# Indian and Pakistani Pigeons



## Sunne

Hi guys! Im going to be sharing one of my breeding pair and a black eyed Indian highflyer.

*Indian Bird paired with a tippler cross pakistani hen*











*Indian bird eye*











*Black eye Indian highflyer*


----------



## Pijlover

Hi Sunne, good to see your birds
How long do they fly? Isn't it beautiful when you watch these birds flying very high in the skies


----------



## Sunne

This will be the first year im actually going to test the birds. My buddy gave me these birds from his top Pakistani and Indian pairs so they should be pretty good. His Pakistani and Indian birds fly anywhere from 6-10 hrs depending on the feed and training he does and the tipplers are all 10 hrs+. Yeah man I can stay out all day long and watch them soar the skies without getting bored


----------



## outcold00

What is the difference between Indian tiplers and Pakistani tipplers.


----------



## Ken do_Mace

I think Pakistani Highflyers originated in Indian Subcontinent. That's why they look the same I guess.


----------



## outcold00

Ken do_Mace said:


> I think Pakistani Highflyers originated in Indian Subcontinent. That's why they look the same I guess.


Are they the same breed?


----------



## Ken do_Mace

Not same breed but only one race descent.


----------



## YaSin11

Beautiful birds  Thanks for sharing.


----------



## outcold00

Ken do_Mace said:


> Not same breed but only one race descent.


How can you tell them apart?


----------



## Sunne

I dont really know the difference between them but i think there called indian and pakistani high flyers depending on where the breeds are found. I think they're same types of birds but ive seen more low flyers in the Indians. Both fly alot.


----------



## outcold00

Sunne said:


> I dont really know the difference between them but i think there called indian and pakistani high flyers depending on where the breeds are found. I think they're same types of birds but ive seen more low flyers in the Indians. Both fly alot.

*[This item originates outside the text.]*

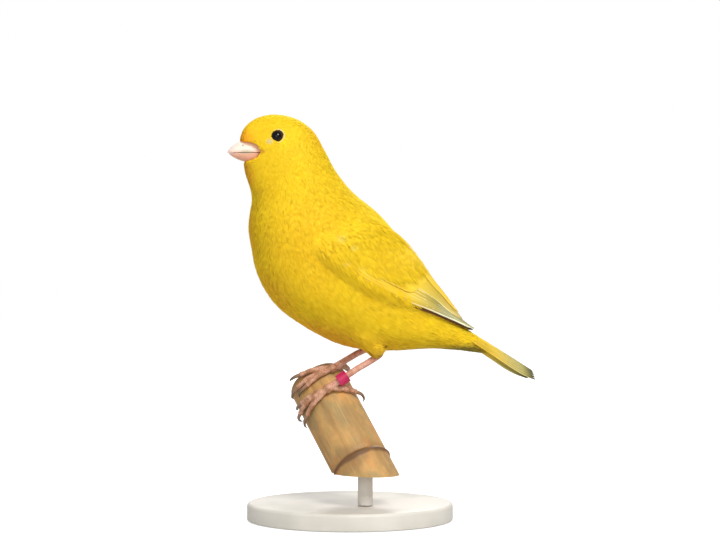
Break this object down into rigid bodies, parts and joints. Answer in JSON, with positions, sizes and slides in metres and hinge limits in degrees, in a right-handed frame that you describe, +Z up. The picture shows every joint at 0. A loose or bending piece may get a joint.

They they kit or are they solo flyers?


----------



## Sunne

The pakistanis and indians fly solo but the indian low flyers kit


----------



## outcold00

A couple of guys I know around my area fly Pakistani tipplers. I have never heard of Indian tipplers. I fly Serbian highflyers.


----------



## Sunne

These are Indian tipplers :

http://www.youtube.com/watch?v=BmXr8PRJGpQ


----------



## Pijlover

India and Pakistan were same countries till 1947, most of the pakistani high flyers are brought from India when the countries were seperated and vice versa 

Indian and pakistani high flyers are almost the same with minimal difference, mostly they fly solo but yes they also fly in kits


----------



## Sunne

Pakistani Highflyer youngbird flew 3 hours 45 mins today in his first flight


----------



## hamlet

Thanks for sharing. Wow, how old? Did she fly solo too?


----------



## Sunne

Its around 3 months If I can really rmbr lol

Yeah I was also flying 2 tipplers but this one was flying solo and way high than them. Tipplers stayed ontop of the house but this guy was flying in a bigger radius. I am happy with the results good first flight


----------



## Sunne




----------



## Sunne




----------



## jafacanyan

Great looking birds, good luck with the rest!


----------



## Sunne

Thank you !


----------